TASK STATEMENT>
Count every line that holds the string "FreeCAD", and report the number alone.

— Start DATA —

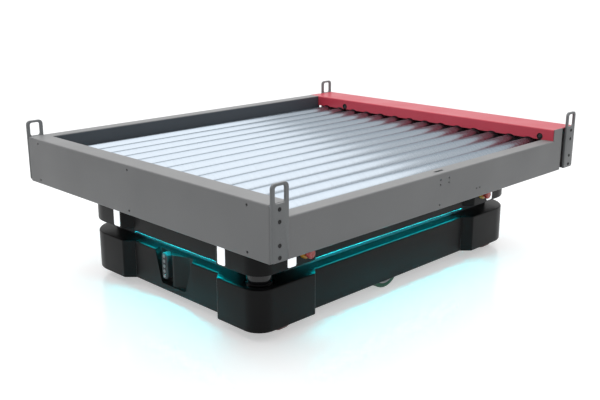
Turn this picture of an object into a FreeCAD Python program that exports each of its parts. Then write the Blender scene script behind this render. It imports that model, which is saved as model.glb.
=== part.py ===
import FreeCAD, Part
import math
import os
import re
import Sketcher

# Autonomous mobile robot with a powered roller bed on top.
# Frame: origin on the floor under the centre, +X along the length (rollers lie along it),
# +Y across, +Z up.  All lengths are millimetres, all angles degrees.

DOC = FreeCAD.newDocument("mobile_robot")

# Driving dimensions: alias, value.
DIMENSIONS = [
    # mobile base, outer envelope
    ("base_length", 1350.0),
    ("base_width", 910.0),
    ("deck_height", 322.0),
    ("skin", 4.0),
    ("overrun", 1.0),
    ("hole_clearance", 1.0),
    # bumpers and lower side panels
    ("bumper_bottom", 31.0),
    ("bumper_top", 165.0),
    ("plain_corner_radius", 115.0),
    ("panel_setback", 30.0),
    ("panel_drop", 1.0),
    ("scanner_bumper_length", 235.0),
    ("scanner_bumper_width", 185.0),
    ("plain_bumper_length", 271.0),
    ("plain_bumper_width", 226.0),
    ("scanner_corner_radius", 60.0),
    ("ledge_depth", 46.0),
    # upper cover
    ("cover_bottom", 197.0),
    ("tower_bottom", 206.0),
    ("cover_drop", 4.0),
    # chassis
    ("chassis_wall", 5.0),
    ("deck_thickness", 8.0),
    ("tub_floor", 60.0),
    ("tub_length", 900.0),
    ("wing_gap", 9.0),
    ("wing_side_gap", 25.0),
    ("pocket_side", 100.0),
    # safety scanners
    ("scanner_inset", 66.0),
    ("scanner_radius", 41.0),
    ("scanner_gap", 7.0),
    ("scanner_box", 62.0),
    # lamps
    ("strip_width", 10.0),
    ("strip_depth", 1.5),
    ("strip_inset", 4.0),
    ("strip_end_gap", 2.0),
    ("strip_corner_inset", 16.0),
    ("strip_corner_length", 40.0),
    ("window_width", 35.0),
    ("window_height", 92.0),
    ("window_bottom", 211.0),
    ("window_proud", 1.0),
    ("window_edge_gap", 8.0),
    ("window_round", 6.0),
    ("long_window_edge_gap", 82.0),
    # emergency stops
    ("stop_edge_gap", 47.0),
    ("stop_level", 246.0),
    ("stop_base_radius", 20.0),
    ("stop_base_depth", 12.0),
    ("stop_head_radius", 15.5),
    ("stop_head_depth", 14.0),
    ("stop_stem_radius", 8.0),
    ("stop_stroke", 6.0),
    ("stop_gap", 1.0),
    ("stop_stem_reach", 24.0),
    # control recess in the front panel
    ("recess_top_left", 83.0),
    ("recess_top_right", 112.0),
    ("recess_foot_left", 52.0),
    ("recess_foot_right", 76.0),
    ("recess_foot", 53.0),
    ("recess_depth", 25.0),
    ("recess_round", 12.0),
    ("ridge_left", 6.0),
    ("ridge_right", 14.0),
    ("ridge_setback", 3.0),
    ("ridge_left_flank", 24.0),
    ("ridge_right_flank", 56.0),
    ("recess_wall_slope", 20.0),
    ("keypad_y", 38.5),
    ("keypad_width", 31.0),
    ("keypad_bottom", 67.0),
    ("keypad_height", 92.0),
    ("keypad_thickness", 21.0),
    ("keypad_round", 14.5),
    ("key_count", 5.0),
    ("key_radius", 5.6),
    ("key_pitch", 17.0),
    ("key_proud", 2.5),
    ("key_grip_width", 2.2),
    ("key_grip_length", 9.0),
    ("key_stroke", 2.0),
    # drive wheels
    ("drive_x", -50.0),
    ("drive_outer_y", 412.0),
    ("drive_radius", 75.0),
    ("drive_width", 50.0),
    ("drive_tread", 15.0),
    ("drive_shaft_radius", 12.0),
    ("motor_radius", 40.0),
    ("motor_length", 150.0),
    ("gearbox_radius", 48.0),
    ("gearbox_length", 60.0),
    ("bracket_plate", 8.0),
    ("bracket_half_length", 112.0),
    ("bracket_height", 100.0),
    ("drive_clearance", 9.0),
    ("bracket_gap", 10.0),
    ("bracket_tongue", 35.0),
    ("shaft_seat", 28.0),
    # swivel casters
    ("caster_x", 548.0),
    ("caster_y", 362.0),
    ("caster_radius", 50.0),
    ("caster_width", 32.0),
    ("caster_tread", 10.0),
    ("caster_trail", 34.0),
    ("caster_axle_radius", 5.0),
    ("fork_plate", 4.0),
    ("fork_width", 30.0),
    ("fork_gap", 2.0),
    ("fork_overhang", 14.0),
    ("crown_gap", 4.0),
    ("running_gap", 0.3),
    ("caster_stem_radius", 10.0),
    ("caster_flange_side", 90.0),
    ("caster_flange", 6.0),
    ("caster_race_radius", 26.0),
    ("caster_race", 15.7),
    # battery and electronics
    ("battery_length", 330.0),
    ("battery_width", 420.0),
    ("battery_height", 150.0),
    ("battery_x", 90.0),
    ("computer_length", 220.0),
    ("computer_width", 360.0),
    ("computer_height", 110.0),
    ("computer_x", -420.0),
    # roller module, outer plates
    ("module_length", 1568.0),
    ("module_width", 1254.0),
    ("module_top", 482.0),
    ("low_side_top", 440.0),
    ("sheet", 3.0),
    ("bend_radius", 1.5),
    ("end_flange", 66.0),
    ("far_flange", 54.0),
    ("low_flange", 48.0),
    ("side_foot", 40.0),
    ("guide_foot", 20.0),
    ("return_flange", 56.0),
    ("red_cover_width", 143.0),
    ("side_start", 64.0),
    ("side_stop", 82.0),
    # lifting lugs
    ("lug_width", 61.0),
    ("lug_thickness", 8.0),
    ("lug_proud", 6.0),
    ("lug_top", 537.0),
    ("lug_bottom", 326.0),
    ("lug_eye_width", 37.0),
    ("lug_eye_height", 46.0),
    ("lug_eye_edge", 8.0),
    ("lug_round", 14.0),
    ("lug_eye_round", 8.0),
    ("lug_foot_round", 8.0),
    # screws
    ("screw_radius", 4.0),
    ("screw_head_radius", 6.0),
    ("screw_head", 1.6),
    ("screw_socket", 2.6),
    ("socket_floor", 0.5),
    ("screw_reach", 12.0),
    ("lug_screw_inset", 27.0),
    ("lug_screw_low", 338.0),
    ("lug_screw_high", 435.0),
    ("lug_screw_span", 33.0),
    ("end_hole_radius", 4.0),
    ("end_hole_edge", 80.5),
    ("end_hole_y", 9.0),
    ("end_hole_low", 337.0),
    ("end_hole_span", 129.0),
    # accessory holes in the low side plate
    ("tool_hole_radius", 3.5),
    ("tool_hole_x", -35.0),
    ("tool_hole_span_x", 45.0),
    ("tool_hole_low", 402.5),
    ("tool_hole_span_z", 16.0),
    ("pair_hole_x", 156.0),
    ("pair_hole_span", 18.0),
    ("pair_hole_z", 354.0),
    ("single_hole_x", -57.5),
    ("single_hole_z", 337.5),
    ("slot_x", -38.0),
    ("slot_length", 46.0),
    ("slot_width", 10.0),
    ("slot_inset", 24.0),
    # rollers
    ("roller_count", 14.0),
    ("bed_far_margin", 110.0),
    ("bed_near_margin", 104.0),
    ("roller_radius", 32.0),
    ("roller_wall", 2.5),
    ("roller_top", 441.0),
    ("roller_end_gap", 6.0),
    ("roller_cap", 14.0),
    ("axle_radius", 6.0),
    ("shaft_clearance", 0.05),
    ("pulley_radius", 21.5),
    ("pulley_length", 30.0),
    ("notch_clearance", 4.0),
    ("belt_width", 10.0),
    ("belt_thickness", 2.5),
    ("belt_clearance", 0.3),
    ("belt_gap", 3.0),
    ("motor_roller_radius", 27.0),
    ("motor_roller_length", 320.0),
    ("motor_gap", 6.0),
    # conveyor frame
    ("tube_height", 40.0),
    ("tube_width", 40.0),
    ("rail_plate", 4.0),
    ("rail_left_inset", 38.0),
    ("rail_right_inset", 94.0),
    ("rail_top", 428.0),
    ("rail_end_gap", 13.0),
    ("tube_wall", 3.0),
    ("long_tube_y", 300.0),
    # photo eyes
    ("eye_radius", 12.0),
    ("eye_lens_radius", 9.0),
    ("eye_depth", 40.0),
    ("eye_rim", 1.5),
    ("eye_level", 452.0),
    ("eye_far_inset", 220.0),
    ("eye_near_inset", 58.0),
]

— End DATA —

TASK RESULT>
3